Consider a letter of April 9 to the Financial Times by the presidents of the U.S. National Academy of Science and the Royal Society (Ralph Cicerone and Martin Rees, respectively). It acknowledges that climategate has contributed to a reduced concern among the public, as has unusually cold weather. But Messrs. Cicerone and Rees insist that nothing has happened to alter the rather extreme statement that climate is changing and it is due to human action. They then throw in a very peculiar statement (referring to warming), almost in passing: “Uncertainties in the future rate of this rise, stemming largely from the ‘feedback’ effects on water vapour and clouds, are topics of current research.”
Who would guess, from this statement, that the feedback effects are the crucial question? Without these positive feedbacks assumed by computer modelers, there would be no significant problem, and the various catastrophes that depend on numerous factors would no longer be related to anthropogenic global warming. What is to say, the issue relevant to policy is far from settled. Nonetheless, the letter concludes: “Our academies will provide the scientific backdrop for the political and business leaders who must create effective policies to steer the world toward a low-carbon economy.” In other words, the answer is settled even if the science is not.

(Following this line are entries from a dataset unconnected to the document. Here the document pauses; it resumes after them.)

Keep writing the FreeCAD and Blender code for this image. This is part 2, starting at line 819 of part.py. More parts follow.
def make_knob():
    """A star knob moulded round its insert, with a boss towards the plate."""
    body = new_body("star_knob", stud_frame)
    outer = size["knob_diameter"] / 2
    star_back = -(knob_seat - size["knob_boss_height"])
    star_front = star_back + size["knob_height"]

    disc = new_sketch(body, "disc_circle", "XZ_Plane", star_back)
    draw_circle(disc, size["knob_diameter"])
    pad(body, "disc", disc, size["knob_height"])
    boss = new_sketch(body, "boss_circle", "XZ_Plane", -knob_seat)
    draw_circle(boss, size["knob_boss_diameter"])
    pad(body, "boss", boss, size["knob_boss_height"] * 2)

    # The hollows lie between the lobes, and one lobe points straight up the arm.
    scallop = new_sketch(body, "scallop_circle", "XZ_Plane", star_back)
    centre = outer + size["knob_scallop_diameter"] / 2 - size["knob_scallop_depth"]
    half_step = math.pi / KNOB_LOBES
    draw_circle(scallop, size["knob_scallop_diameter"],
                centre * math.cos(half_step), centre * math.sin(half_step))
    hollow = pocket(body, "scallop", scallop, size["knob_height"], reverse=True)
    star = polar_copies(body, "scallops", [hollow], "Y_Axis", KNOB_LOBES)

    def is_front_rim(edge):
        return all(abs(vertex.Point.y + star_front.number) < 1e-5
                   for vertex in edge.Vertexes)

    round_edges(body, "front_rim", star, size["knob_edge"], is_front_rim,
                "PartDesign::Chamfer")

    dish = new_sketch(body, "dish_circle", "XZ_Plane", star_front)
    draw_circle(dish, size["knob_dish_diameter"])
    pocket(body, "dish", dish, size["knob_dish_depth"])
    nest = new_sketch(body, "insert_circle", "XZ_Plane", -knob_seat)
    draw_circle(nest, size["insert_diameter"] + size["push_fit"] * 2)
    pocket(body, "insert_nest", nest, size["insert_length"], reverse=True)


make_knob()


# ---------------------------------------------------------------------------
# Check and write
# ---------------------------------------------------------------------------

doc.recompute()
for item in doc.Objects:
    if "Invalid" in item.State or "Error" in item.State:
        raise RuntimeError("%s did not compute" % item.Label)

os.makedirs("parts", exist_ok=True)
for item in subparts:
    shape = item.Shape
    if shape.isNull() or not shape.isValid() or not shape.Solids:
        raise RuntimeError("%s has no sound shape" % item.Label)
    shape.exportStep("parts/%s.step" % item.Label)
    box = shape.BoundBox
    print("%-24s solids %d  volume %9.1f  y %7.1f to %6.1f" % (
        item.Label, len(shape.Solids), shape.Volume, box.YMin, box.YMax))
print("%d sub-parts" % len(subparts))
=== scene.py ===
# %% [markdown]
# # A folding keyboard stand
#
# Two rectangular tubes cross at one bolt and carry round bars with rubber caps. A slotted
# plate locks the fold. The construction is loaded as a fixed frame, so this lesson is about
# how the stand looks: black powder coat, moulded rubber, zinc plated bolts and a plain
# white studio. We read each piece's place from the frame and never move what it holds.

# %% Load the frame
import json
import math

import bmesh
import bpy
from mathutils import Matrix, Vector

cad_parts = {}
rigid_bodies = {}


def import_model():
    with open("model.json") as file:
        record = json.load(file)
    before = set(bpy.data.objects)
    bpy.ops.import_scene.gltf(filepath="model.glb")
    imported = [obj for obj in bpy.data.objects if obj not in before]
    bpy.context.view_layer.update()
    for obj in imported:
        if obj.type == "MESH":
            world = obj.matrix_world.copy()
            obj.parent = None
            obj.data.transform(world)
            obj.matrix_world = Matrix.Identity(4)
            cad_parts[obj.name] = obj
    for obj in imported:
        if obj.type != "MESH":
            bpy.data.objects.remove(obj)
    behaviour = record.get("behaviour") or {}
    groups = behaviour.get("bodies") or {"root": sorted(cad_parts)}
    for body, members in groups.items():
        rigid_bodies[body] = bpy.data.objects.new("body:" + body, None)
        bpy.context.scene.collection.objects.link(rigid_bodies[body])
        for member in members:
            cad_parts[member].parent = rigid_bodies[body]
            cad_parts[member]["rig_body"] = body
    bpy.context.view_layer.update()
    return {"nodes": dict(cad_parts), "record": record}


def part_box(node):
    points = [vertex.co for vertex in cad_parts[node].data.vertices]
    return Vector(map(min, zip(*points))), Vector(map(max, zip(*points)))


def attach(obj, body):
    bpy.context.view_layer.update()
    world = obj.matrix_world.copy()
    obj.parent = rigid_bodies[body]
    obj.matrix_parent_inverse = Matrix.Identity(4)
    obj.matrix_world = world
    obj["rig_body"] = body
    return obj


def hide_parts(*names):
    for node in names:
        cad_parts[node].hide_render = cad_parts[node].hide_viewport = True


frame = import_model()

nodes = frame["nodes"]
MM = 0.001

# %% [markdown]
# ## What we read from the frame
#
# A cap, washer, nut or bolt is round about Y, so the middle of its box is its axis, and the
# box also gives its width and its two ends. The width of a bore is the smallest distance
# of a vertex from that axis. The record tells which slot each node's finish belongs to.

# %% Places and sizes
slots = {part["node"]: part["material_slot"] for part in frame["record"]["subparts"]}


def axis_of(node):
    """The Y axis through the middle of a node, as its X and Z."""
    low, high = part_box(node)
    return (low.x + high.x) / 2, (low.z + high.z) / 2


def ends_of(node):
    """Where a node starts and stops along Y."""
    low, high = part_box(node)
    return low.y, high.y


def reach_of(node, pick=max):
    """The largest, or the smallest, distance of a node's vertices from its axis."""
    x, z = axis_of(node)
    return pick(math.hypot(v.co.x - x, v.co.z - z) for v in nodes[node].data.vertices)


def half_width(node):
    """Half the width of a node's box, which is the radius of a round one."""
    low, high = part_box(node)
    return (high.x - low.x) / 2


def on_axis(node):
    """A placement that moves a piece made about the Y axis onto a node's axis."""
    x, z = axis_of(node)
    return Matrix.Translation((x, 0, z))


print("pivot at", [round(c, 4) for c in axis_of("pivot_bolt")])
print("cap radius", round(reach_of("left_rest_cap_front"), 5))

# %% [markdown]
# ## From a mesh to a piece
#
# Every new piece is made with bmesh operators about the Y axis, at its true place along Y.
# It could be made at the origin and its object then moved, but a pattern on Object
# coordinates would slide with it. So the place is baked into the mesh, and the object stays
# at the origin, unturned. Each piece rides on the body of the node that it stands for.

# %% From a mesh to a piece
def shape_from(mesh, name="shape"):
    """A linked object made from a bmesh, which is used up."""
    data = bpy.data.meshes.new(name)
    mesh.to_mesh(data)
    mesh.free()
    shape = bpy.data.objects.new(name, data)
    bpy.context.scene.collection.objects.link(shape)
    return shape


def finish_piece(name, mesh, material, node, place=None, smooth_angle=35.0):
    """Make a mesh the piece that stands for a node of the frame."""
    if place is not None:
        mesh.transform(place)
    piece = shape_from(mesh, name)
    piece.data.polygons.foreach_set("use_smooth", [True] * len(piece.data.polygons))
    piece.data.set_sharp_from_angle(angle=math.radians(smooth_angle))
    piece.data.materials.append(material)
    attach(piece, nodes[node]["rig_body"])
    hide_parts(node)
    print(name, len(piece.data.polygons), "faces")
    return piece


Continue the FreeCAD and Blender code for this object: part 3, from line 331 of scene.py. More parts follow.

In France, several distinguished scientists have recently published books criticizing the alarmist focus on carbon emissions. The gist of all the books was the scientific standards for establishing the alarmist concern were low, and the language, in some instances, was intemperate. In response, a letter signed by 489 French climate scientists was addressed to “the highest French scientific bodies: the Ministry of Research, National Center for Scientific Research, and Academy of Sciences” appealing to them to defend climate science against the attacks. There appeared to be no recognition that calling on the funding agencies to take sides in a scientific argument is hardly conducive to free exchange.
The controversy was, and continues to be, covered extensively by the French press. In many respects, the French situation is better than in the U.S., insofar as the “highest scientific bodies” have not officially taken public stances - yet.
Despite all this, it does appear that the public at large is becoming increasingly aware that something other than science is going on with regard to climate change, and that the proposed policies are likely to cause severe problems for the world economy. Climategate may thus have had an effect after all. But it is unwise to assume that those who have carved out agendas to exploit the issue will simply let go without a battle. One can only hope that the climate alarmists will lose so that we can go back to dealing with real science and real environmental problems such as assuring clean air and water. The latter should be an appropriate goal for Earth Day.